== TASK REQUIREMENTS ==
Begin at the line containing "Recreate this object" in the entries below and end at the line containing "bearing_gap = 2.0"; transcribe that range exactly and nothing outside it.

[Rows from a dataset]

******************************

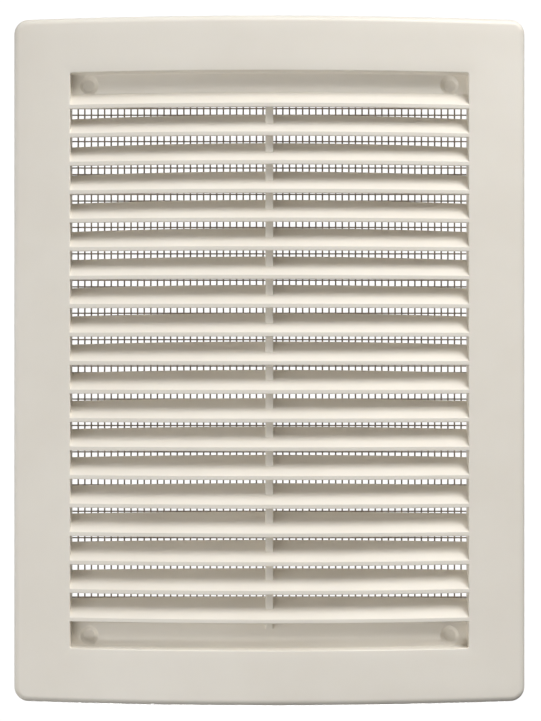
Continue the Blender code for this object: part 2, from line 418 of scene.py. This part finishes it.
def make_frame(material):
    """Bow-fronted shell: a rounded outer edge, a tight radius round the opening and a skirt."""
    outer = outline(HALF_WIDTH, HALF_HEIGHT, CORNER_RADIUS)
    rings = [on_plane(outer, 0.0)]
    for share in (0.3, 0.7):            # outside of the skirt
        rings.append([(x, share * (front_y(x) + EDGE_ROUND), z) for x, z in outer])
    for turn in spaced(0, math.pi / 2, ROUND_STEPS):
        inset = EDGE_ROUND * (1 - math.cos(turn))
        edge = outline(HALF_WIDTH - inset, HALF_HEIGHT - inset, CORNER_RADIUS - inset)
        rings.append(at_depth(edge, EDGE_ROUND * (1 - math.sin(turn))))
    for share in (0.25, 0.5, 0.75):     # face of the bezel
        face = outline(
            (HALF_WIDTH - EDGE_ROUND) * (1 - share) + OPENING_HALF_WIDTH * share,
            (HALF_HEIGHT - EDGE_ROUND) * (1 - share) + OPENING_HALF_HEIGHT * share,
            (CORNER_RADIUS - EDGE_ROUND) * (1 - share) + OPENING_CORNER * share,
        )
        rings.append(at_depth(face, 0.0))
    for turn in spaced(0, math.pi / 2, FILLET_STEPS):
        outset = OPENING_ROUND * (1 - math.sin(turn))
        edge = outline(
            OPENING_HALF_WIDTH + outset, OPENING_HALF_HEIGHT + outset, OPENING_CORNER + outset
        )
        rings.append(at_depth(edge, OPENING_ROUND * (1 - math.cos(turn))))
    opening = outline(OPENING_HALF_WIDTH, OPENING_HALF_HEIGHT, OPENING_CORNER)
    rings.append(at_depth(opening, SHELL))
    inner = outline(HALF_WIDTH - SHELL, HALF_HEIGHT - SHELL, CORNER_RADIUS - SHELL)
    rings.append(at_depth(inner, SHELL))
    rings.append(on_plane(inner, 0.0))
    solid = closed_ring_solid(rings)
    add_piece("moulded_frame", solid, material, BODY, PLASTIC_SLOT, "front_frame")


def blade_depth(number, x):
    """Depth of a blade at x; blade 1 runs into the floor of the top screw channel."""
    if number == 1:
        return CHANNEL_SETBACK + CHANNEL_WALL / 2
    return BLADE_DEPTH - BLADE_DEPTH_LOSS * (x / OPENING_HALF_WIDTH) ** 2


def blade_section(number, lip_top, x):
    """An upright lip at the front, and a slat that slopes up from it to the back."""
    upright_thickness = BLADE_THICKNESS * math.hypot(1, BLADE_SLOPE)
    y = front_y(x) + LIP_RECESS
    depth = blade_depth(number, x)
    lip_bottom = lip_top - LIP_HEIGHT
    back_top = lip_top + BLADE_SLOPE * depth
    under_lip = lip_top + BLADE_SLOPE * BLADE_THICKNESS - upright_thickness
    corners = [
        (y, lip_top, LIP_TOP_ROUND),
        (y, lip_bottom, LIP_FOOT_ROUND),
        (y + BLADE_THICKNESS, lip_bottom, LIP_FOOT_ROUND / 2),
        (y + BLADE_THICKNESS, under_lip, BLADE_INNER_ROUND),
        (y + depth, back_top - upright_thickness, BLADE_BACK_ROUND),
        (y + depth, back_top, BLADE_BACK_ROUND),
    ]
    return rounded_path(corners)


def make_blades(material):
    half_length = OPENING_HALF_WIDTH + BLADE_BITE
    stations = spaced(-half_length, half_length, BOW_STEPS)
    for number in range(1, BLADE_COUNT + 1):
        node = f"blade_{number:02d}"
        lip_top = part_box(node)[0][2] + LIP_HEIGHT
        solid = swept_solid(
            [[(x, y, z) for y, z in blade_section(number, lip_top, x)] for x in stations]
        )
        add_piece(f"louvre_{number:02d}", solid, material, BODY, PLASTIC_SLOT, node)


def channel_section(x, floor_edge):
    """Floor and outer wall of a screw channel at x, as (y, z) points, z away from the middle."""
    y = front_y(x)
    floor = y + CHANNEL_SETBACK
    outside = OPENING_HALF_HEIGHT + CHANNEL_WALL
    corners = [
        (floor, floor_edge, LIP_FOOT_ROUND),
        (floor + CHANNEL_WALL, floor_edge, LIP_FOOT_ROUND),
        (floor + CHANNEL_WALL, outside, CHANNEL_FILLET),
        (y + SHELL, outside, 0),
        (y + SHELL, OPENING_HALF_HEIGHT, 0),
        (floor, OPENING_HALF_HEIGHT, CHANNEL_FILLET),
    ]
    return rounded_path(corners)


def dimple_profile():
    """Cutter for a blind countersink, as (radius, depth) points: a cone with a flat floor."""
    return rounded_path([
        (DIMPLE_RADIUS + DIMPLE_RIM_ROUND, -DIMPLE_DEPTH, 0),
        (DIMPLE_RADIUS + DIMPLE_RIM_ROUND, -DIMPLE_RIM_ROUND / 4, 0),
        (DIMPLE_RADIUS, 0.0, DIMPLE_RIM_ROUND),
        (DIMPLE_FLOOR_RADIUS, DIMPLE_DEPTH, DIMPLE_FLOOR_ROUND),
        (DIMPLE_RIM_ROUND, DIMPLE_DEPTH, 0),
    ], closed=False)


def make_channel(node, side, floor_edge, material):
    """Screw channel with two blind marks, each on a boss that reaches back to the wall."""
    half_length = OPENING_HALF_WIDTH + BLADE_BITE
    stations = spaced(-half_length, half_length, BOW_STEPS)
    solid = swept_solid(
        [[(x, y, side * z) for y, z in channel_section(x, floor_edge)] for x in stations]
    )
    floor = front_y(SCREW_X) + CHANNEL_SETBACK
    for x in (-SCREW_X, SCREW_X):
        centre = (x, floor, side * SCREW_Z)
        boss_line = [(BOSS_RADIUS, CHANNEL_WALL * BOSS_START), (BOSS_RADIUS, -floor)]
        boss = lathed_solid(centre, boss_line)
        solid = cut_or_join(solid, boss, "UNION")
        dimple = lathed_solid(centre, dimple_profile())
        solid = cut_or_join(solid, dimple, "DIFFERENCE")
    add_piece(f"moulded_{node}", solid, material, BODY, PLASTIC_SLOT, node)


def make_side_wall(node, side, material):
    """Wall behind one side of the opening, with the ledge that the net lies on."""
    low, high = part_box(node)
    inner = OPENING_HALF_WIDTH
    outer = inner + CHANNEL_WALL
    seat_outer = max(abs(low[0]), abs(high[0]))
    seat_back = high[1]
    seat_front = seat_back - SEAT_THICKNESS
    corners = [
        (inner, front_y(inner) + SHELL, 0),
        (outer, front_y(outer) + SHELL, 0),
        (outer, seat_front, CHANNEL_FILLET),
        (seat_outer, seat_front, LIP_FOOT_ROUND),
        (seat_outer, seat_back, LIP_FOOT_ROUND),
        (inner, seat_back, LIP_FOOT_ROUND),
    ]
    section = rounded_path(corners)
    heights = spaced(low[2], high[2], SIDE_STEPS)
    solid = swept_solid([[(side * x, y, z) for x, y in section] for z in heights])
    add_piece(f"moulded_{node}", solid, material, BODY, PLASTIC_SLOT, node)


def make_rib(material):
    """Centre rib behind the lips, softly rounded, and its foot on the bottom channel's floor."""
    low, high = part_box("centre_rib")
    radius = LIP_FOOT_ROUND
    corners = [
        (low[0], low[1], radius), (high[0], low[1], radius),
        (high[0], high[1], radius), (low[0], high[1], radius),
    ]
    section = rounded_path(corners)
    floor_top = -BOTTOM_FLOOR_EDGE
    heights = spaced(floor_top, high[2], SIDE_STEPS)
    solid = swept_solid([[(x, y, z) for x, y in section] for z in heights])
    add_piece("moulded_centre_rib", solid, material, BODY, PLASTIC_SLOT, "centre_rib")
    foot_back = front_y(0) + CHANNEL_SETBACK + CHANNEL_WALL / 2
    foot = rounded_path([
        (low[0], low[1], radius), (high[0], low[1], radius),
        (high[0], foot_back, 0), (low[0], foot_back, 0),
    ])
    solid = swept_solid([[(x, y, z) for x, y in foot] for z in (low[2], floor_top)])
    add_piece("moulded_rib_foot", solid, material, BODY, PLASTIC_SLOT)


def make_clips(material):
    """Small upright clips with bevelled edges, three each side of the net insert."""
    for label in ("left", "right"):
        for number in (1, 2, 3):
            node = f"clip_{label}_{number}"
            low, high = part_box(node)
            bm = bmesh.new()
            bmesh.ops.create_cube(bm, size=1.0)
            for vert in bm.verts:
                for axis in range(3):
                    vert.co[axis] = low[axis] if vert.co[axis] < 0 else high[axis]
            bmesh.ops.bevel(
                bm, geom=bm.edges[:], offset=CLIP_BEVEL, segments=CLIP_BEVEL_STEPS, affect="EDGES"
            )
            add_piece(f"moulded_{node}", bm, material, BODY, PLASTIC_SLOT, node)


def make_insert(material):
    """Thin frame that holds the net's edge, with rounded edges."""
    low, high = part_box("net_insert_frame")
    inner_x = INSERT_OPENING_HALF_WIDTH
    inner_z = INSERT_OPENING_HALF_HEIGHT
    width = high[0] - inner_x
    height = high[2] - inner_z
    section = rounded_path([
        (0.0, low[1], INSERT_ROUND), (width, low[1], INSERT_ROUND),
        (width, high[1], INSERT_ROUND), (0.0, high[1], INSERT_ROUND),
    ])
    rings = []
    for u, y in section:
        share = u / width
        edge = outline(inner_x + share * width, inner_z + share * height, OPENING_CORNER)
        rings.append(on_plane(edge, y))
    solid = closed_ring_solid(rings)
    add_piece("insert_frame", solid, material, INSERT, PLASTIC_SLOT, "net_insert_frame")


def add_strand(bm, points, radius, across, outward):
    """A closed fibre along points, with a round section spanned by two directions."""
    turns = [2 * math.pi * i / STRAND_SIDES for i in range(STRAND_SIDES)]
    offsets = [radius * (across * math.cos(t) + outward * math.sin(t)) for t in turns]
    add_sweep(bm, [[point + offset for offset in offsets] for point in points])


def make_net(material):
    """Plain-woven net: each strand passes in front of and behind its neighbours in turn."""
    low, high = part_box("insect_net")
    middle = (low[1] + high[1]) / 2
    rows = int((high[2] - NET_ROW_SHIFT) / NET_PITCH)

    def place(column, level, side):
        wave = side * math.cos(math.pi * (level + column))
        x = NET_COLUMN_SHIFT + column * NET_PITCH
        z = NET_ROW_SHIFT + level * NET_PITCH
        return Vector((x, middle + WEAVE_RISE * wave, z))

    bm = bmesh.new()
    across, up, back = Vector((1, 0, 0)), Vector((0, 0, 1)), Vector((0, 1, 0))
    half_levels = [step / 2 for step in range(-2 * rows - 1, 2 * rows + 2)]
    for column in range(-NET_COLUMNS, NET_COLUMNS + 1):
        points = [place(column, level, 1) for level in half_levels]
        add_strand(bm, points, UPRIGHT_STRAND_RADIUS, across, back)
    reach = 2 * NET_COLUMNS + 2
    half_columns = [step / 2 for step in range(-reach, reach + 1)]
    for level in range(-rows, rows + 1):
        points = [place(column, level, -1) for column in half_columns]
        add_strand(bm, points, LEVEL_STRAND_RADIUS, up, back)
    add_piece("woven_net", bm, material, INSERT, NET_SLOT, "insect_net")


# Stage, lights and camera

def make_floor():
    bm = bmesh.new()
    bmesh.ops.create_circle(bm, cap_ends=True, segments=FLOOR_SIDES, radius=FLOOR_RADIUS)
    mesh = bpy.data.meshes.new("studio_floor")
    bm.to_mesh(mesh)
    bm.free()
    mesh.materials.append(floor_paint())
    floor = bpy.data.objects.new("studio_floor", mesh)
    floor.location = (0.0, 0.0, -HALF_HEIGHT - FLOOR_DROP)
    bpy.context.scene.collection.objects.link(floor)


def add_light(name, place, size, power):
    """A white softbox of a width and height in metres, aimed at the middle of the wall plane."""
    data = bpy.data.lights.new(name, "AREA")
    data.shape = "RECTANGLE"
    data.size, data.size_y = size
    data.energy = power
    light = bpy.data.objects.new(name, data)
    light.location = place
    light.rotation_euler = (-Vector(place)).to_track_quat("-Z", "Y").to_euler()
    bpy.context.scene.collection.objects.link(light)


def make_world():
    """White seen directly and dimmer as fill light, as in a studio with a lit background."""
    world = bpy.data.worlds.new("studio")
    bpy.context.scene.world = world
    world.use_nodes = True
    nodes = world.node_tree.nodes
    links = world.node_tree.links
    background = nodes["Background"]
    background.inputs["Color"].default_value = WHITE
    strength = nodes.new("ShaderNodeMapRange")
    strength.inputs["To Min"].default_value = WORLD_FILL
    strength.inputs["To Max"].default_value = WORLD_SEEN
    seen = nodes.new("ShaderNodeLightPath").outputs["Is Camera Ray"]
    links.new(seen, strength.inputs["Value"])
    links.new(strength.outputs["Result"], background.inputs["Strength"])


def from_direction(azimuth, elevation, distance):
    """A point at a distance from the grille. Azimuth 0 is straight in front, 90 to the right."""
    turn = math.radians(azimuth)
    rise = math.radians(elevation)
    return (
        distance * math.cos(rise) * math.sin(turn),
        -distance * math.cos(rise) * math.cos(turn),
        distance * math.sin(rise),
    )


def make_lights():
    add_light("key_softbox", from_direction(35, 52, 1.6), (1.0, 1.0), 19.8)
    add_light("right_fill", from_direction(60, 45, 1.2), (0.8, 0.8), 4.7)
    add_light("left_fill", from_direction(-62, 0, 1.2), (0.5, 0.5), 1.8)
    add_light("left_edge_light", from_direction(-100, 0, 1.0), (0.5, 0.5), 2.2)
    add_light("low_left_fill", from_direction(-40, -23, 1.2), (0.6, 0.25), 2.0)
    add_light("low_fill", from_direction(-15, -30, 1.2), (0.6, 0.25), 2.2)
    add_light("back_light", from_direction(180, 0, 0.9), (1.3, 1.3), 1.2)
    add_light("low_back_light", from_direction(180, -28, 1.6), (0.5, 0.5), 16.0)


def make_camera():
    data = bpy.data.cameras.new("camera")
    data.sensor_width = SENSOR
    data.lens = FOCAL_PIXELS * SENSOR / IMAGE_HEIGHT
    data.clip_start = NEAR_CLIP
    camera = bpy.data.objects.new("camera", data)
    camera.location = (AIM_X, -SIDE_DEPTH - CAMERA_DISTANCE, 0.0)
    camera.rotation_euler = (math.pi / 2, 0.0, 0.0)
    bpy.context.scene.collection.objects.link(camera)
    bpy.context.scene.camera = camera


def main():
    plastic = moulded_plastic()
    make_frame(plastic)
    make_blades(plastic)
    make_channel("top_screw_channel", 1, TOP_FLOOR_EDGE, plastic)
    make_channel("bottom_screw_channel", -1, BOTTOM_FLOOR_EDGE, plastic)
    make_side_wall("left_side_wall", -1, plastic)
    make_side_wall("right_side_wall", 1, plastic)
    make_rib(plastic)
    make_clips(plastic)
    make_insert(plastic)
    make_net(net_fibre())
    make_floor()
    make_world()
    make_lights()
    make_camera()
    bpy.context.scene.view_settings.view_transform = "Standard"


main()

******************************

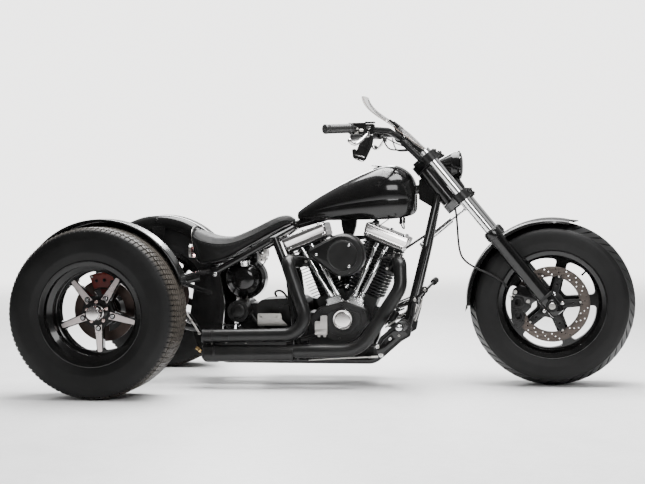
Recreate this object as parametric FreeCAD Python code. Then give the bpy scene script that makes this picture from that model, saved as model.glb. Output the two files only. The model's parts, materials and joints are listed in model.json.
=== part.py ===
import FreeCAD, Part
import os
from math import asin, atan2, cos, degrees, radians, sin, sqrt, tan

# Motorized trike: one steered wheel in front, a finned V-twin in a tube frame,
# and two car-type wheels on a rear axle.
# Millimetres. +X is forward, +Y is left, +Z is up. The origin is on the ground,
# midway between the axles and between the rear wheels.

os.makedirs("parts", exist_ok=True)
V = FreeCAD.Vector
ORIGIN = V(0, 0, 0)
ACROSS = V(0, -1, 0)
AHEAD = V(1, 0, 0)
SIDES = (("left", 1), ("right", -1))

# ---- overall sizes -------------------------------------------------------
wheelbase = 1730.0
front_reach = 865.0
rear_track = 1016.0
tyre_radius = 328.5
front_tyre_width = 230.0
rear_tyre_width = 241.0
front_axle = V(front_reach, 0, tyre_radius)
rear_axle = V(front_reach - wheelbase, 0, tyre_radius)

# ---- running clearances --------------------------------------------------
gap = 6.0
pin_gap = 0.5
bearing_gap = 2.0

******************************

== RESPONSE BELOW ==
Recreate this object as parametric FreeCAD Python code. Then give the bpy scene script that makes this picture from that model, saved as model.glb. Output the two files only. The model's parts, materials and joints are listed in model.json.
=== part.py ===
import FreeCAD, Part
import os
from math import asin, atan2, cos, degrees, radians, sin, sqrt, tan

# Motorized trike: one steered wheel in front, a finned V-twin in a tube frame,
# and two car-type wheels on a rear axle.
# Millimetres. +X is forward, +Y is left, +Z is up. The origin is on the ground,
# midway between the axles and between the rear wheels.

os.makedirs("parts", exist_ok=True)
V = FreeCAD.Vector
ORIGIN = V(0, 0, 0)
ACROSS = V(0, -1, 0)
AHEAD = V(1, 0, 0)
SIDES = (("left", 1), ("right", -1))

# ---- overall sizes -------------------------------------------------------
wheelbase = 1730.0
front_reach = 865.0
rear_track = 1016.0
tyre_radius = 328.5
front_tyre_width = 230.0
rear_tyre_width = 241.0
front_axle = V(front_reach, 0, tyre_radius)
rear_axle = V(front_reach - wheelbase, 0, tyre_radius)

# ---- running clearances --------------------------------------------------
gap = 6.0
pin_gap = 0.5
bearing_gap = 2.0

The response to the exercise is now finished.